Our two test tracks – one for rolling stock, one for infrastructure innovation – will enable us to create failure modes and degraded operational modes to train on, which you could never do on the mainline railway. A capability that is critical in training new operational procedures on technologies like ETCS.

To achieve all this, we want to collaborate. We want to work with local educators and training providers such as Neath Port Talbot College and Coleg Y Cymoedd, who have just launched the first rail degree apprenticeship in Wales, as well as Swansea and Cardiff Universities who are new members of UKRRIN and who will be part of a new world class R&D centre we will have on site.

We will work with the best rail universities in the UK including Birmingham, Southampton, Sheffield, Huddersfield, Newcastle and Herriot Watt to name but a few, as well as our close neighbours in University of South Wales, University of Wales Trinity St David and Aberystwyth University.

In developing our facility we keen to learn from you. We want to understand what else is needed across the industry and don’t want to duplicate something that already works but add value to the facilities we have across the industry. Critical to the philosophy of GCRE is being open to all – we want to work with training providers and are very keen to hear what facilities you think we need.

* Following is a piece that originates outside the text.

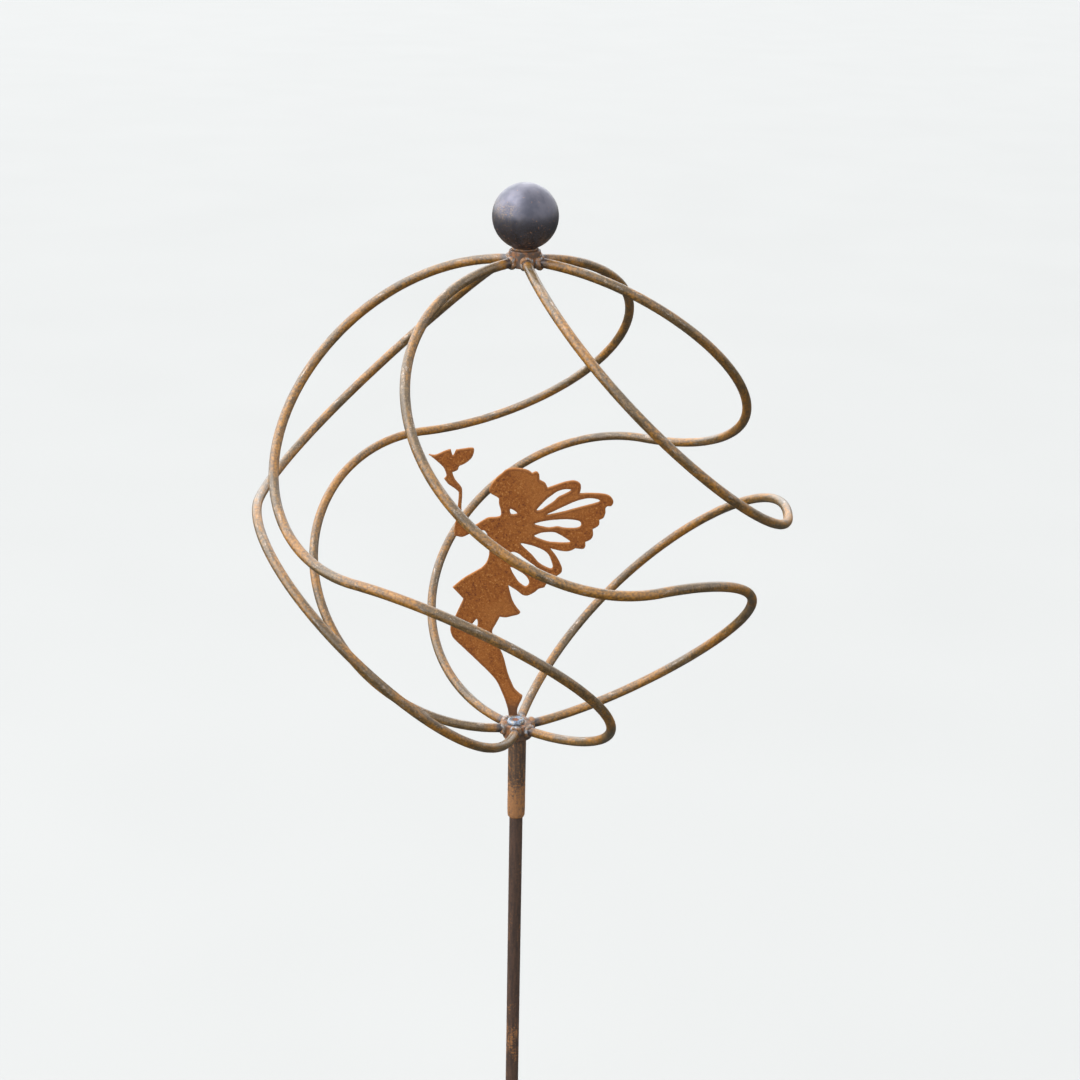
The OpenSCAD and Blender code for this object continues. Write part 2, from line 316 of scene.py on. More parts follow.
    def finish(
        self,
        ior: float,
        colour: Wire,
        rough: Wire | float,
        normal: Wire | None = None,
        metal: Wire | float = 0.0,
    ) -> bpy.types.Material:
        """Closes the tree with the surface.

        Args:
            ior: the same all over; iron's oxides are near 2.
            colour: its base colour.
            rough: its roughness.
            normal: its relief, if it has any.
            metal: how much of it is bare metal.

        Returns:
            The material.
        """
        sockets: dict[int | str, Value] = {"IOR": ior, "Base Color": colour, "Roughness": rough}
        sockets["Metallic"] = metal
        if normal is not None:
            sockets["Normal"] = normal
        surface = self.node("ShaderNodeBsdfPrincipled", {}, sockets)
        self.node("ShaderNodeOutputMaterial", {}, {"Surface": Wire(self, surface.outputs[0])})
        return self.owner


# ---------------------------------------------------------------------------------------
# Finishes
# ---------------------------------------------------------------------------------------


@dataclass(frozen=True)
class RodSteel:
    """Mill scale on bent round bar, with rust in long streaks and burnt ends."""

    scale_dark: Colour = (0.100, 0.060, 0.022)
    scale_pale: Colour = (0.205, 0.130, 0.056)
    rust_dark: Colour = (0.175, 0.076, 0.010)
    rust_pale: Colour = (0.450, 0.195, 0.022)
    burnt: Colour = (0.045, 0.050, 0.070)
    rubbed: Colour = (0.560, 0.480, 0.420)
    stretch: float = 0.26

    def material(self) -> bpy.types.Material:
        """Builds the shader from the rod's own run: along it, and round it."""
        s = Shader.called("rod_steel")
        run = s.stored("run", "Vector")
        long_run = s.scaled(run, (self.stretch, 1.0, 1.0))
        across = s.length(s.scaled(s.place(), (1.0, 1.0, 0.0)))
        clouds = s.mottle(s.scaled(run, (0.40, 1.0, 1.0)), 30 * MM, 3.0)
        streaks = s.mottle(long_run, 4.0 * MM, 3.0, 0.6)
        rubs = s.mottle(s.moved(long_run, (0.7, 0.2, 0.4)), 2.6 * MM, 3.0, 0.6)
        grain = s.mottle(run, 0.9 * MM, 3.0, 0.65)
        specks = s.mottle(s.moved(run, (0.3, 0.1, 0.2)), 2.2 * MM, 2.0, 0.6)

        rust = s.ease(clouds + streaks * 0.25 + specks * 0.20 + grain * 0.35, 0.82, 1.00)
        rub = s.ease(rubs + grain * 0.6, 0.90, 1.02) * (1 - rust * 0.5)
        near = across + (specks - 0.5) * (8 * MM)
        flush = s.ease(near, 34 * MM, 22 * MM) * s.ease(near, 17 * MM, 21 * MM)
        burn = s.ease(near, 24 * MM, 19 * MM) * s.ease(specks, 0.38, 0.50)

        scale = s.mix(s.ease(streaks * 0.5 + specks * 0.5, 0.40, 0.62), self.scale_dark, self.scale_pale)
        scale = s.shade(scale, s.blend(grain, 0.60, 1.40))
        oxide = s.mix(s.ease(specks * 0.7 + streaks * 0.4, 0.40, 0.72), self.rust_dark, self.rust_pale)
        rust = rust.most(flush)
        colour = s.mix(rust, scale, oxide)
        colour = s.mix(rub * 0.75, colour, self.rubbed)
        colour = s.mix(burn * 0.8, colour, self.burnt)
        rough = s.blend(rust, s.blend(grain, 0.22, 0.36), 0.44) - rub * 0.04
        normal = s.bump(specks + streaks * 0.5, 0.10 * MM)
        normal = s.bump(grain, 0.10 * MM, normal)
        metal = rub * 0.7 + burn * 0.3
        return s.finish(1.75, colour, rough, normal, metal)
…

As W.B. Yeats said, ‘Education is not the filling of a pail, but the lighting of a fire‘. To help make rail a more diverse and representative industry and enhance innovation capability we want to light that fire – light it in the minds of young people living locally to our site and in the minds of those already working in the industry.

At GCRE we’re going to be breaking new ground, not just in rail innovation but in skills development. We want to be a place for world class skills learning for the whole of the industry.

We are building a facility for the future and we want you all to be part of it!